Older tradition lists a family of six faint companions, KX-B through G, with separations from KX Lib proper ("A") that range from around 20 seconds of arc for "B" to 258 seconds for "G." Motions show that all but 8th magnitude (8.18) "B," a class M2.5 red dwarf, are line- of-sight coincidences. B then harbors a surprise, a 9.5-mag (from its brightness and temperature, an M4-4.5 dwarf) that is NOW called "C" and that hovers less than 0.2 seconds of arc from its somewhat brighter mate, the luminosities of both but a few percent solar. With a mean separation of 0.88 Astronomical Units, B and C orbit with a period of 308.88 days, a high eccentricity taking them between 0.2 and 1.5 AU apart. Kepler's Laws then give BC a combined mass of 0.95 Suns, later refined to 0.98, which is broken down to 0.59 and 0.39 Suns for B and C individually. The BC pair then orbit KX Lib A over a much- longer period of 2130 years at an average distance of 189 AU, a lower eccentricity taking them between 227 and 181 AU (the latter occurring in 1689). Kepler's Laws then yield a total KX-ABC mass of 1.49 Suns. Subtraction of KX-BC's mass from the grand total leaves half a solar mass for KX Lib A alone, which is too small. Long-term orbits, though, are subject to considerable uncertainty. The mass of "A" can be reconciled by stretching the orbit of the BC pair around A by just 4 percent to 197 AU.
KX Lib KX Lib
The scales of the two orbits are in seconds of arc. At left, KX Librae B (actually BC) orbits KX Librae A. A fitted orbital path leads to a period of 2130 years at an average separation (dependent on distance) of 189 Astronomical Units. They were closest together in the year 1689. A tilt of 72 degrees to the plane of the sky distorts the orbit and places "A" off the apparent focus of the ellipse. In reality, the two (BC and A) are in mutual orbit around a center of mass that lies between them. At right, we see KX Librae C going around KX-B in an orbit of just 0.8457 years, the two separated on average by just 0.88 AU but with a huge swing of 0.2 to 1.5 AU apart. A tilt of 71 degrees again distorts the orbit from what one would see were it face-on. Curiously, though the tilts are about the same, they are opposite each other and the directions of the orbits are reversed. (From the Sixth Catalog of Orbits of Visual Binary Stars, W. I. Hartkopf and B. D. Mason, U. S, Naval Observatory.)

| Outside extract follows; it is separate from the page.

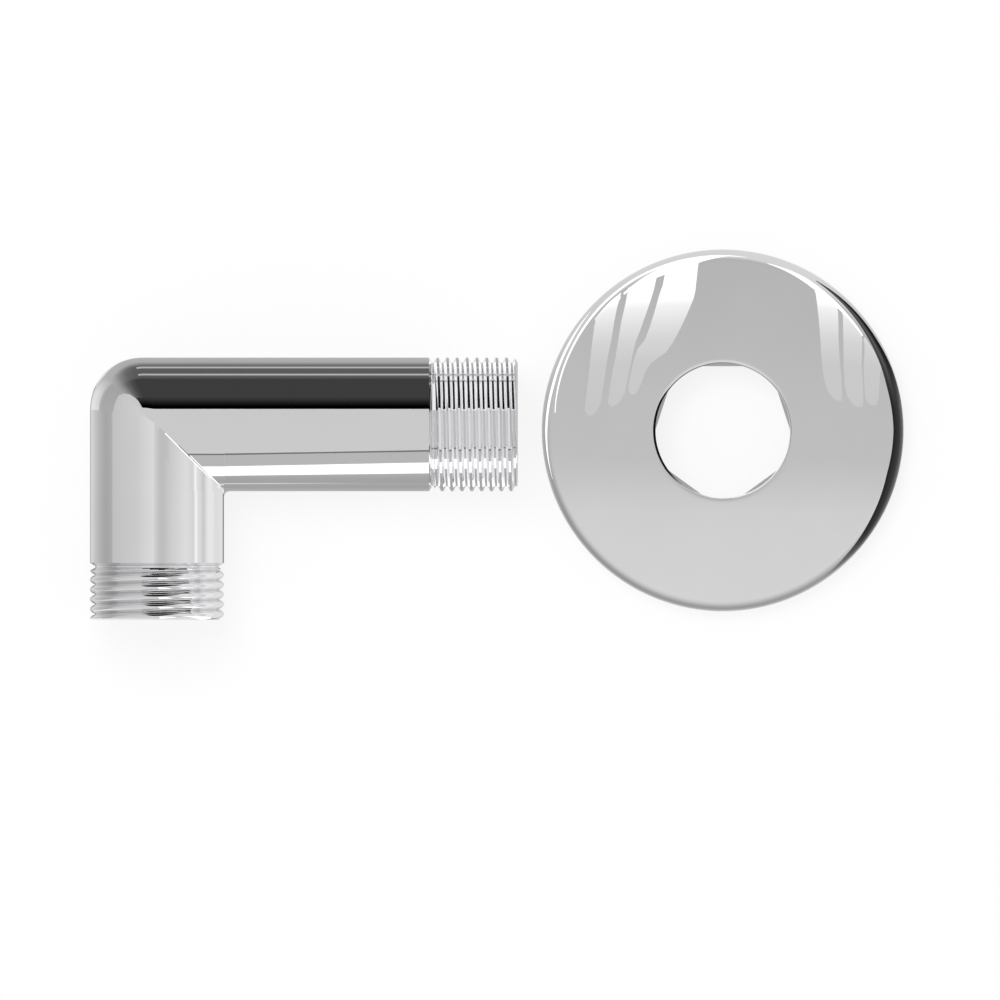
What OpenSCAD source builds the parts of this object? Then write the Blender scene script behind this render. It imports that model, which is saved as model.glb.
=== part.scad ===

While such triples with known orbits are unusual and important for the determination of individual stellar masses, the real intrigue of the system involves a much more distant companion discovered at the turn of the century (20th to 21st!) that lies 258 seconds of arc from KX Lib A. Parallel motion to its brighter mate strongly indicates that it is a real, orbiting member of the system. Visible only in the infrared, its spectrum shows it to be a class T (T7.5) brown dwarf with a temperature of but 810 Kelvin (537 C, 1000 F, not much hotter than the surface of Venus and the same as the T7.5 brown dwarf that inhabits the 54 Piscium system). Feeble indeed, it radiates at a rate of only 3 millionths that of the Sun, its mass estimated at 43 times that of Jupiter or four percent solar, making it a real brown dwarf. Its radius is actually 15 percent smaller than that of Jupiter, the result of its larger gravity. A minimum separation of 1500 AU from the inner triple gives an orbital period around the trio of at least 43,000 years. How it formed way out there is unknown, but then we have the same problem with the double brown dwarf that orbits Epsilon Indi and an even worse one with the the classic example, Proxima Centauri. Calculations do show, however, that GJ 570 D's distant orbit is stable.

Some astronomers once wondered if the Sun might not have a such a distant, optically-invisible companion ("Death Star") that might disrupt our surrounding comet cloud, leading to greater impact rates on Earth. But no. Such a body would gravitationally affect planets and spacecraft in obvious ways. Moreover, it would glow brightly in the infrared where it would by now have been "seen" by IR surveys. So we are safe, at least from that.